The most obvious correction is to ensure the data is representative. If it’s faces, include all races and ages. If it’s dogs, include all breeds. If it’s language, include colloquial sources like Facebook posts along with formal documents like those published by the U.N., a popular machine learning resource since the documents are often translated into multiple languages.
Teaching data scientists to prepare their data more carefully is an important step towards preventing unfair results, said Suresh Venkatasubramanian, one of the FAT/ML conference organizers, as well as an associate professor in the School of Computing at the University of Utah and a member of the board of directors for ACLU’s Utah branch.
“The challenge is still to get all of this to percolate back into the industry.”
“A lot of the problems that came up in the bad uses of machine learning can be attributed to people just not thinking through the results,” he told The Outline.

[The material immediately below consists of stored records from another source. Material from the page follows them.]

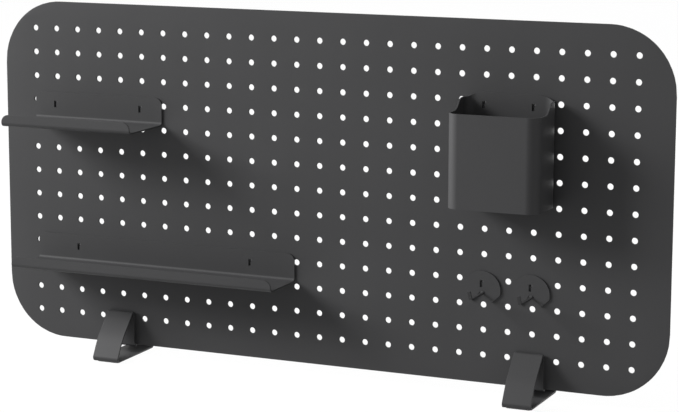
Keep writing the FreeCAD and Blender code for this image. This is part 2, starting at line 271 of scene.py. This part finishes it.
rubber = bpy.data.materials.new("rubber_sheet")
rubber.use_nodes = True
tree = rubber.node_tree
tree.nodes.clear()
place = add_node(tree, "ShaderNodeTexCoord", {}).outputs["Object"]
bloom = add_node(tree, "ShaderNodeTexNoise", {"Vector": place, "Scale": 1 / PAD_BLOOM, "Detail": 2.0})
matt = add_node(tree, "ShaderNodeMapRange", {"Value": bloom.outputs["Fac"], "To Min": 0.7, "To Max": 0.9})
skin = add_node(tree, "ShaderNodeBump",
                {"Height": bloom.outputs["Fac"], "Strength": 0.3, "Distance": PAD_BLOOM_DEPTH})
body = add_node(tree, "ShaderNodeBsdfPrincipled",
                {"Base Color": linear(PAD_BLACK), "Roughness": matt.outputs[0], "IOR": 1.52,
                 "Normal": skin.outputs[0]})
add_node(tree, "ShaderNodeOutputMaterial", {"Surface": body.outputs[0]})
for hand in ("left", "right"):
    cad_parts["foot_pads_" + hand].data.materials.clear()
    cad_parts["foot_pads_" + hand].data.materials.append(rubber)

# ---- shelves ----
# Each shelf is one sheet bent twice: a back plate that lies on the panel, a tray, and a low lip. Two
# tabs are lanced out of the back plate and bent through the panel's holes, where they drop behind it.
SHEET_T = 1.2 * mm
SEAT_GAP = 0.05 * mm
SHELF_BEND_R = 3 * mm
SHELF_LIP_H = 9.8 * mm
SHELF_TOP_CORNER_R, SHELF_LIP_CORNER_R = 6 * mm, 6.4 * mm
TAB_H, TAB_DROP = 1.7 * mm, 2 * mm
TAB_X = -0.3 * mm
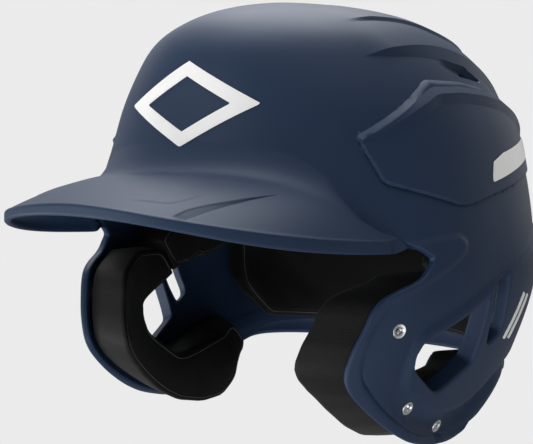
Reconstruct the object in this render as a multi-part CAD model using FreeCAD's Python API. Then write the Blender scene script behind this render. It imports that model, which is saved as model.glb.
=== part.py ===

That includes imagining the consequences of their choices, he said, and the larger context in which the results are going to be used. If you were designing a predictive hiring algorithm for deciding which job applicants would be most likely to succeed for example, and your training data was mostly made up of young white women, considering the broader social context of the algorithm decisions might include recognizing and taking steps to counter further homogeneity in your hiring practice.
Several research teams have constructed preprocessing methods for data sets that minimize disparate impact while maintaining relative accuracy. These equation-based methods include assigning more weight to underrepresented populations within the data set and duplicating data points in order to make up for underrepresentation.
The other main anti-bias strategy takes into account the fact that many machine-learned algorithms are opaque, whether for proprietary reasons or by deliberate design. In these black box algorithms, only the input and outputs are available while the actual implementation process is not discoverable, even to the original engineers.
In order to deduce whether or not such an algorithm is discriminatory, scientists can assess the algorithm output’s dependence on different input data categories. If the output changes drastically in response to an input value being changed, then it becomes clear that that input category factors in considerably to how the algorithm produces output. And if that category is an attribute which is undesired as a contributing factor to the output (for example, race in regards to predicting recidivism rates), then this provides grounds for re-examination of the algorithm.
To this end, institutions of data computing have begun to call for more transparent algorithms. The Association for Computing Machinery released a list of “Principles for Algorithmic Transparency and Accountability” earlier this year, and the Institute of Electronic and Electrical Engineers is working on a set of guidelines of their own.
Suchana Seth, a data scientist and Ford-Mozilla Open Web Fellow at the Data & Society research institute, is publishing a technical report later this year to make the case for algorithmic fairness even clearer to the larger data science community, and hopefully, to key players in the commercial field.
“The challenge is still to get all of this to percolate back into the industry,” she told The Outline. While big name companies like Microsoft and Google have installed anti-bias measures in the form of ethics boards, at many other smaller companies the responsibility for fairness rests solely upon the engineers, who aren’t necessarily considering such matters.
By speaking to the scientists who are designing the systems, Seth hopes to bypass the bureaucracy and impress the need for preemptive considerations regarding fairness directly onto the source.
“Even if we’re not able to remove bias completely, we might at least be able to specify the extent to which we think there might be bias, or the extent to which we might be able to counter that bias,” she said.
It’s hard to overstate the significance of this effort. Structural inequality happens because government, corporate, and cultural institutions are predisposed to reward powerful groups and disenfranchise weak ones. If we aren’t careful, algorithms will do the same thing.